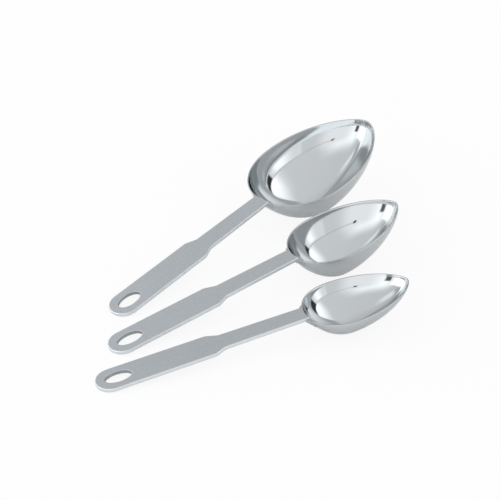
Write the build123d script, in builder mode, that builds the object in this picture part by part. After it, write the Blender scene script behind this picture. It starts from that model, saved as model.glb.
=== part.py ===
"""Set of three measuring spoons: half cup, quarter cup and eighth cup, lying in a fan on a table.

Each spoon is a drawn egg-shaped bowl, a flat bar handle with an oval hang hole, and the weld bead that
joins the two. The table is the plane Z = 0. A spoon rests on the end of its grip and on the lowest
point of its bowl, so its pitch follows from its sizes.
"""

from build123d import *
from math import cos, degrees, radians, sin
import os

# Handle blank, the same for every spoon
bar_thickness = 2.8
grip_end_width = 21.2
grip_shoulder_width = 20.7
neck_shoulder_width = 13.9
neck_end_width = 12.5
grip_length = 77.1
shoulder_length = 7.7
shoulder_radius = 3.0
bar_edge_radius = 0.7

# Oval hang hole in the grip, its centre measured from the grip's outer end
hole_inset = 15.0
hole_length = 17.6
hole_width = 10.2
hole_edge_radius = 0.4

# Bowl stock, and how far its rim lies under the handle's top face
bowl_wall = 1.0
rim_edge_radius = 0.3
rim_drop = 1.5

# Large spoon, half a cup
large_neck_length = 57.8
large_bowl_length = 110.8
large_bowl_width = 73.7
large_bowl_depth = 37.0
large_widest_share = 0.40

# Medium spoon, a quarter of a cup
medium_neck_length = 56.1
medium_bowl_length = 85.3
medium_bowl_width = 53.3
medium_bowl_depth = 31.4
medium_widest_share = 0.38

# Small spoon, an eighth of a cup
small_neck_length = 57.0
small_bowl_length = 73.9
small_bowl_width = 48.7
small_bowl_depth = 21.8
small_widest_share = 0.36

# Weld bead: its leg on the bar and on the bowl's wall, and the blunt toe at its thin end
bead_leg = 1.8
bead_toe = 0.25

# Where each grip's outer end lies on the table, and the way its handle points in degrees from +X
large_end_x = -93.35
large_end_y = -48.0
large_heading_angle = 45.5
medium_end_x = -92.85
medium_end_y = -89.0
medium_heading_angle = 32.1
small_end_x = -99.05
small_end_y = -127.5
small_heading_angle = 22.2

# How far a cutting shape runs past what it cuts
overrun = 4.0

# Egg outline: how full the rear and the tip are, as shares of the half length and half width
rear_fullness_share = 0.605
rear_side_share = 0.555
tip_side_share = 0.61
tip_fullness_share = 0.30

# Bowl profile: the power of the curve from the rim to the bottom, at the rear, sides and tip
rear_profile_share = 1.50
side_profile_share = 1.61
tip_profile_share = 1.63

# Angles down the profile at which the bowl's outline is drawn, as shares of a quarter turn
profile_shares = (0, 0.14, 0.28, 0.42, 0.56, 0.70, 0.82, 0.92)

quarter_turn = radians(90)


def shrink(depth_share, profile_share):
    """Size of the outline at a depth, as a share of its size at the rim."""
    return max(1 - depth_share**profile_share, 0) ** (1 / profile_share)


def lowest_point(pitch, bowl_length, bowl_depth, widest_share, neck_length):
    """Height of the bowl's lowest point over the table, with the grip's end resting on it."""
    rear = widest_share * bowl_length
    reach = grip_length + shoulder_length + neck_length + rear
    grip_top = (bar_thickness - bar_edge_radius) * cos(pitch) + bar_edge_radius * (1 - sin(pitch))
    power = rear_profile_share / (rear_profile_share - 1)
    belly = ((rear * sin(pitch)) ** power + (bowl_depth * cos(pitch)) ** power) ** (1 / power)
    return grip_top + reach * sin(pitch) - rim_drop * cos(pitch) - belly


def resting_pitch(bowl_length, bowl_depth, widest_share, neck_length):
    """Pitch at which both the grip's end and the bowl touch the table, found by halving."""
    low, high = 0, quarter_turn / 2
    for _ in range(40):
        middle = (low + high) / 2
        if lowest_point(middle, bowl_length, bowl_depth, widest_share, neck_length) < 0:
            low = middle
        else:
            high = middle
    return low


def top_plane(end_x, end_y, heading_angle, pitch):
    """Plane of a handle's top face: origin at the grip's outer end, X along the handle."""
    heading = radians(heading_angle)
    along = (cos(heading) * cos(pitch), sin(heading) * cos(pitch), sin(pitch))
    normal = (-cos(heading) * sin(pitch), -sin(heading) * sin(pitch), cos(pitch))
    height = (bar_thickness - bar_edge_radius) * cos(pitch) + bar_edge_radius * (1 - sin(pitch))
    return Plane(origin=(end_x, end_y, height), x_dir=along, z_dir=normal)


def bowl_form(rim_plane, rear, tip, half_width, depth):
    """Filled bowl: egg outlines from the rim down, lofted to the lowest point of the profile."""
    with BuildPart() as form:
        for share in profile_shares:
            depth_share = sin(share * quarter_turn)
            back = rear * shrink(depth_share, rear_profile_share)
            front = tip * shrink(depth_share, tip_profile_share)
            side = half_width * shrink(depth_share, side_profile_share)
            with BuildSketch(rim_plane.offset(-depth * depth_share)):
                with BuildLine():
                    Bezier(
                        (-back, 0),
                        (-back, rear_fullness_share * side),
                        (-rear_side_share * back, side),
                        (0, side),
                    )
                    Bezier(
                        (0, side),
                        (tip_side_share * front, side),
                        (front, tip_fullness_share * side),
                        (front, 0),
                    )
                    mirror(about=Plane.XZ)
                make_face()
        outlines = list(form.pending_faces)
        form.pending_faces.clear()
        form.pending_face_planes.clear()
        bottom = Vertex(*rim_plane.from_local_coords((0, 0, -depth)))
        loft(sections=[*outlines, bottom])
    return form.part


spoons = (
    (
        "large",
        large_neck_length,
        large_bowl_length,
        large_bowl_width,
        large_bowl_depth,
        large_widest_share,
        (large_end_x, large_end_y, large_heading_angle),
    ),
    (
        "medium",
        medium_neck_length,
        medium_bowl_length,
        medium_bowl_width,
        medium_bowl_depth,
        medium_widest_share,
        (medium_end_x, medium_end_y, medium_heading_angle),
    ),
    (
        "small",
        small_neck_length,
        small_bowl_length,
        small_bowl_width,
        small_bowl_depth,
        small_widest_share,
        (small_end_x, small_end_y, small_heading_angle),
    ),
)

os.makedirs("parts", exist_ok=True)

for size, neck_length, bowl_length, bowl_width, bowl_depth, widest_share, place in spoons:
    pitch = resting_pitch(bowl_length, bowl_depth, widest_share, neck_length)
    handle_top = top_plane(*place, pitch)
    rear = widest_share * bowl_length
    tip = bowl_length - rear
    half_width = bowl_width / 2
    neck_start = grip_length + shoulder_length
    neck_end = neck_start + neck_length
    rim_centre = handle_top.from_local_coords((neck_end + rear, 0, -rim_drop))
    rim_plane = Plane(origin=rim_centre, x_dir=handle_top.x_dir, z_dir=handle_top.z_dir)

    outer_form = bowl_form(rim_plane, rear, tip, half_width, bowl_depth)
    inner_form = bowl_form(
        rim_plane,
        rear - bowl_wall,
        tip - bowl_wall,
        half_width - bowl_wall,
        bowl_depth - bowl_wall,
    )

    # Drawn bowl with its plain cut rim, the edges just broken
    with BuildPart() as bowl:
        add(outer_form)
        add(inner_form, mode=Mode.SUBTRACT)
        rim_faces = bowl.faces().filter_by(rim_plane)
        fillet(rim_faces.edges(), rim_edge_radius)
    bowl.part.label = f"{size}_bowl"

    # Flat bar handle: rounded end, shoulders and tapering neck, coped to the bowl's rear wall
    with BuildPart() as handle:
        end_radius = grip_end_width / 2
        neck_stop = neck_end + overrun
        stop_width = neck_shoulder_width + (neck_end_width - neck_shoulder_width) * (
            neck_length + overrun
        ) / neck_length
        with BuildSketch(handle_top.offset(-bar_thickness)):
            with BuildLine():
                ThreePointArc((end_radius, end_radius), (0, 0), (end_radius, -end_radius))
                Polyline(
                    (end_radius, end_radius),
                    (grip_length, grip_shoulder_width / 2),
                    (neck_start, neck_shoulder_width / 2),
                    (neck_stop, stop_width / 2),
                    (neck_stop, -stop_width / 2),
                    (neck_start, -neck_shoulder_width / 2),
                    (grip_length, -grip_shoulder_width / 2),
                    (end_radius, -end_radius),
                )
            make_face()
        extrude(amount=bar_thickness)
        shoulders = [
            edge
            for edge in handle.edges().filter_by(Axis(handle_top.origin, handle_top.z_dir))
            if grip_length - shoulder_radius
            < handle_top.to_local_coords(edge.center()).X
            < neck_start + shoulder_radius
        ]
        fillet(shoulders, shoulder_radius)
        top_and_bottom = handle.faces().filter_by(handle_top)
        fillet(top_and_bottom.edges(), bar_edge_radius)
        with BuildSketch(handle_top.offset(-bar_thickness)):
            with Locations((hole_inset, 0)):
                Ellipse(hole_length / 2, hole_width / 2)
        extrude(amount=bar_thickness, mode=Mode.SUBTRACT)
        fillet(handle.edges().filter_by(GeomType.ELLIPSE), hole_edge_radius)
        add(outer_form, mode=Mode.SUBTRACT)
        mouth = outer_form.faces().filter_by(rim_plane)
        extrude(mouth, amount=rim_drop + overrun, dir=rim_plane.z_dir, mode=Mode.SUBTRACT)
    handle.part.label = f"{size}_handle"

    # Weld bead: a collar that widens towards the wall, less the bowl, the bar and all above the rim
    with BuildPart() as weld_bead:
        bead_start = neck_end - bead_leg
        bead_stop = neck_end + overrun
        for distance, growth in ((bead_start, bead_toe), (bead_stop, bead_leg + overrun)):
            across = Plane(
                origin=handle_top.from_local_coords((distance, 0, -bar_thickness / 2)),
                x_dir=handle_top.y_dir,
                z_dir=handle_top.x_dir,
            )
            with BuildSketch(across):
                RectangleRounded(
                    neck_end_width + 2 * growth,
                    bar_thickness + 2 * growth,
                    bar_edge_radius + growth,
                )
        loft(ruled=True)
        add(outer_form, mode=Mode.SUBTRACT)
        add(handle.part, mode=Mode.SUBTRACT)
        split(bisect_by=rim_plane, keep=Keep.BOTTOM)
    weld_bead.part.label = f"{size}_weld_bead"

    for piece in (bowl.part, handle.part, weld_bead.part):
        export_step(piece, f"parts/{piece.label}.step")
    print(f"{size} spoon: pitch {degrees(pitch):.2f} degrees, holds {inner_form.volume:.0f} cubic mm to the brim")
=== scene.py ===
# %% [markdown]
# Measuring spoons, three sizes of one pattern, lying in a fan on a white table.
# The CAD model holds every solid. This file gives the solids their finish: mirror-polished bowls,
# satin bar handles and the small cleaned welds that join them, under a plain soft studio light.

# %% Load the frame
import bpy
from math import asin, cos, degrees, pi, radians, sin, tan
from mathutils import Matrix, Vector


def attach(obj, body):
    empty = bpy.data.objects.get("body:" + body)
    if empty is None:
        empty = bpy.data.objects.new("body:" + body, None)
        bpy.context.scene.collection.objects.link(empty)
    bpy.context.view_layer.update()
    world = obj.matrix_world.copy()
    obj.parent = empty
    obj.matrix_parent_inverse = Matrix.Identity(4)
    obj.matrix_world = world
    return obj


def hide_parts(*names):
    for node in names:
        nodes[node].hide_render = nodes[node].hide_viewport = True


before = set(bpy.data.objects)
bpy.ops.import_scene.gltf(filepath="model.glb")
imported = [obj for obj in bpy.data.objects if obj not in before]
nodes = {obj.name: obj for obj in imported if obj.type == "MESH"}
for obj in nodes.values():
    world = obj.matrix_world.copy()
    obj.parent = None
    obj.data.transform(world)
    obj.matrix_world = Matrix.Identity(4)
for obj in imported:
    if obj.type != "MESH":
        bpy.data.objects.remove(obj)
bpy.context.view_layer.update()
print("nodes:", sorted(nodes))

# %% [markdown]
# The picture is taken with a long lens from well away, a third of the way up from the table.
# A long lens keeps the near and far spoons at almost the same scale, which is why the fan looks
# so calm. The lens is given by its focal length, and the camera looks straight at a point on the
# table.

# %% Camera
view_target = Vector((-0.0033, 0.0320, 0.0))
view_distance = 1.2816
view_elevation = radians(32.3)
lens_length_mm = 133.1
sensor_width_mm = 36.0

camera_data = bpy.data.cameras.new("studio_camera")
camera_data.lens = lens_length_mm
camera_data.sensor_width = sensor_width_mm
camera = bpy.data.objects.new("studio_camera", camera_data)
towards_camera = Vector((0, -cos(view_elevation), sin(view_elevation)))
camera.location = view_target + view_distance * towards_camera
camera.rotation_euler = (pi / 2 - view_elevation, 0, 0)
bpy.context.scene.collection.objects.link(camera)
bpy.context.scene.camera = camera
print("camera at", [round(c, 3) for c in camera.location])

# %% [markdown]
# A polished bowl is a mirror, and a mirror shows every facet of the mesh under it. So each bowl is
# drawn again here as a fine mesh, from the same egg outline and the same profile as its solid:
# rings of points go down the outside, round the rim's broken edges and down the inside. A
# subdivision surface over a few points would be smooth too, but it would only come near the solid,
# while rings can follow it as closely as one likes.

# %% Sizes that every spoon shares, in metres
bar_thickness = 0.0028
bar_edge_radius = 0.0007
grip_length = 0.0771
shoulder_length = 0.0077
bowl_wall = 0.0010
rim_edge_radius = 0.0003
rim_drop = 0.0015

# Egg outline and profile, as in the solids
rear_fullness_share = 0.605
rear_side_share = 0.555
tip_side_share = 0.61
tip_fullness_share = 0.30
rear_profile_share = 1.50
side_profile_share = 1.61
tip_profile_share = 1.63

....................

__Requirements__: Return exactly the lines that run from the top of the listing above to the line containing "on a table.", please, keeping both end lines and leaving out everything else.

__Exercise response__:
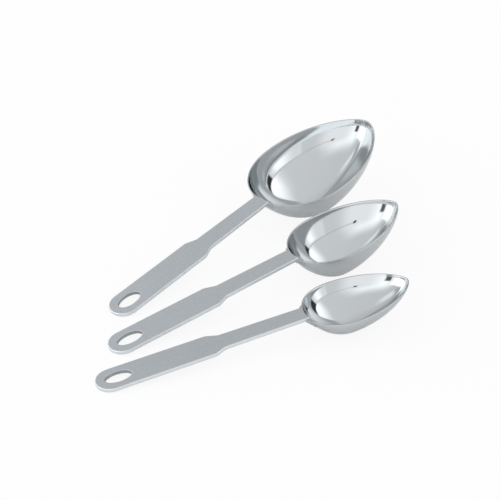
Write the build123d script, in builder mode, that builds the object in this picture part by part. After it, write the Blender scene script behind this picture. It starts from that model, saved as model.glb.
=== part.py ===
"""Set of three measuring spoons: half cup, quarter cup and eighth cup, lying in a fan on a table.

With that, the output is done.